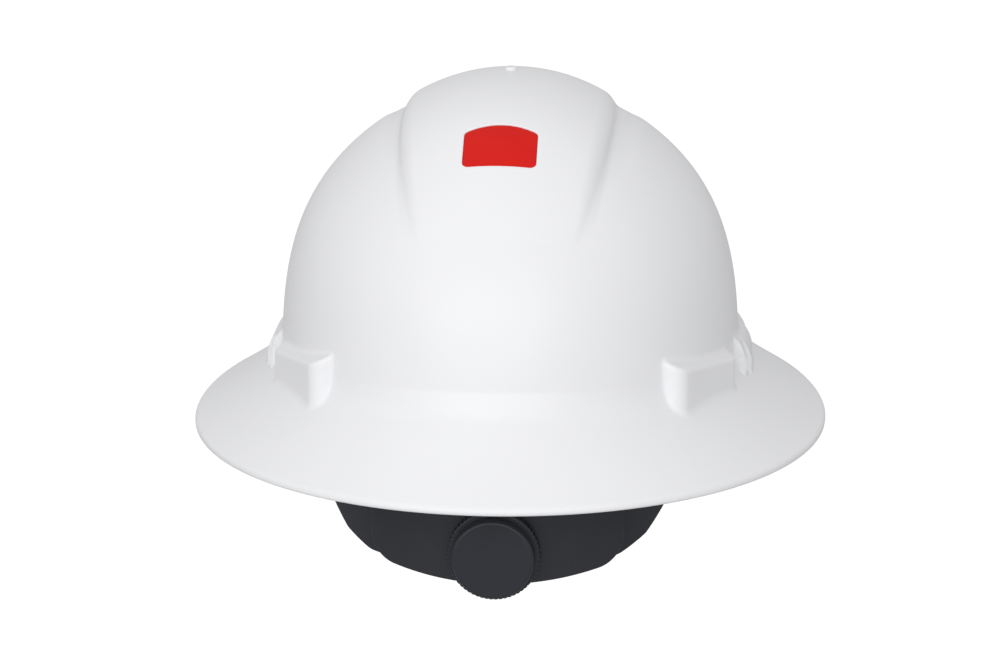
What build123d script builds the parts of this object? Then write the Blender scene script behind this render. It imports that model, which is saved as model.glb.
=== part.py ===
from build123d import *
import os
from math import asin, cos, degrees, pi, radians, sin, sqrt

os.makedirs("parts", exist_ok=True)

# A full brim hard hat, in millimetres. The front faces +Y, the wearer's right is +X and the rim lies on z = 0.
# The nape mechanism and its knob hang below the rim at the back.

# Common clearances
overrun = 1.0
running_clearance = 0.05
seat_clearance = 0.1
part_clearance = 0.3

# Rim and brim
rim_half_width = 141.0
rim_half_length = 160.0
rim_edge_height = 3.0
rim_land = 1.6
rim_round = 0.7
brim_rise = 37.0
brim_inner_half_width = 84.0
brim_inner_half_length = 120.0
brim_dip = 1.0

# Crown dome: ellipses that shrink with height
crown_half_width = 101.3
crown_half_length = 123.0
crown_height = 150.0
crown_height_power = 3.75
crown_width_power = 1.44
crown_height_shares = (0, 0.2, 0.4, 0.55, 0.68, 0.78, 0.86, 0.92)
shell_wall = 2.3

# Centre ridge: an ellipsoid trimmed by a tapering plan outline
ridge_centre_height = 55.0
ridge_half_width = 99.0
ridge_half_length = 115.7
ridge_half_height = 100.0
ridge_plan_half_width = 47.5
ridge_plan_half_length = 136.0
ridge_plan_height = 135.0
ridge_draft_share = 0.14
ridge_edge_radius = 5.0
gate_radius = 2.5
gate_height = 0.6

# Red indicator window at the back of the ridge
window_width = 31.0
window_side_height = 17.0
window_arch_rise = 5.2
window_corner_radius = 2.2
window_centre_height = 133.5
window_centre_reach = 71.0
window_tilt = 56.0
window_recess = 0.5
window_thickness = 0.9
window_reach = 30.0

# Four key bosses on the shell and the pocket behind each
key_side_inset = 13.8
key_end_inset = 61.0
key_turn = 25.7
boss_half_length = 25.0
boss_proud = 4.8
boss_root = 9.0
boss_high_end = 47.0
boss_low_end = 37.0
boss_base_height = 20.0
boss_chamfer = 4.2
boss_corner_radius = 3.0
pocket_offset = 0.2
pocket_thickness = 2.6
pocket_height = 36.0

# Two accessory bosses at the sides, each with a blade slot open from below
side_boss_half_length = 24.0
side_boss_proud = 3.7
side_step_half_length = 15.0
side_step_proud = 6.7
side_boss_height = 37.0
side_boss_drop = 7.0
side_boss_corner_radius = 2.0
side_slot_length = 26.0
side_slot_thickness = 3.4
side_slot_margin = 0.4
side_slot_height = 31.0

# Keys: blade in the pocket, bridge under the shell wall, strap bar and stud plate inside
key_width = 30.0
key_side_clearance = 0.5
blade_thickness = 2.2
bridge_height = 22.2
bridge_thickness = 2.2
key_lead_chamfer = 0.8
strap_bar_inset = 8.2
strap_bar_height = 36.0
strap_bar_radius = 1.6
strap_arm_width = 3.6
strap_arm_depth = 3.8
plate_thickness = 2.2
plate_width = 16.0
plate_low = 7.0
plate_high = 33.0
plate_corner_radius = 3.0
stud_travel = 7.0
stud_height = 20.0
stud_radius = 2.0
stud_slot_clearance = 0.25
stud_notch_clearance = 0.7
stud_head_radius = 3.6
stud_head_thickness = 1.6
stud_head_clearance = 1.0

# Crown straps
webbing_width = 19.0
webbing_thickness = 1.6
strap_arch_base = 20.0
strap_arch_height = 98.0
strap_crossing_step = 2.3
strap_loop_length = 7.5
strap_stations = 8
strap_sewn_stations = 2
loop_tip_radius = 0.2

# Headband: a strip round two half circles, cut by a side outline
band_radius = 84.0
band_centre = 16.0
band_wall = 1.8
band_low = 0.0
band_high = 24.0
band_brow_low = -8.0
band_brow_start = 42.0
band_brow_full = 66.0
band_tab_low = 12.0
band_tab_high = 28.0
band_tab_inner = 40.0
band_tab_outer = 74.0
band_tab_ramp = 6.0
band_corner_radius = 2.5

# Brow pad folded round the bottom edge of the band
brow_half_angle = 50.0
brow_thickness = 4.0
brow_lip_thickness = 1.8
brow_lip_high = 3.0
brow_top = 21.0
brow_fold = 3.4
brow_round = 1.2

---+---

**Exercise directions**: For each line in the data above that contains the string "behind", extract the line.

**Response for this exercise**:
What build123d script builds the parts of this object? Then write the Blender scene script behind this render. It imports that model, which is saved as model.glb.
# Four key bosses on the shell and the pocket behind each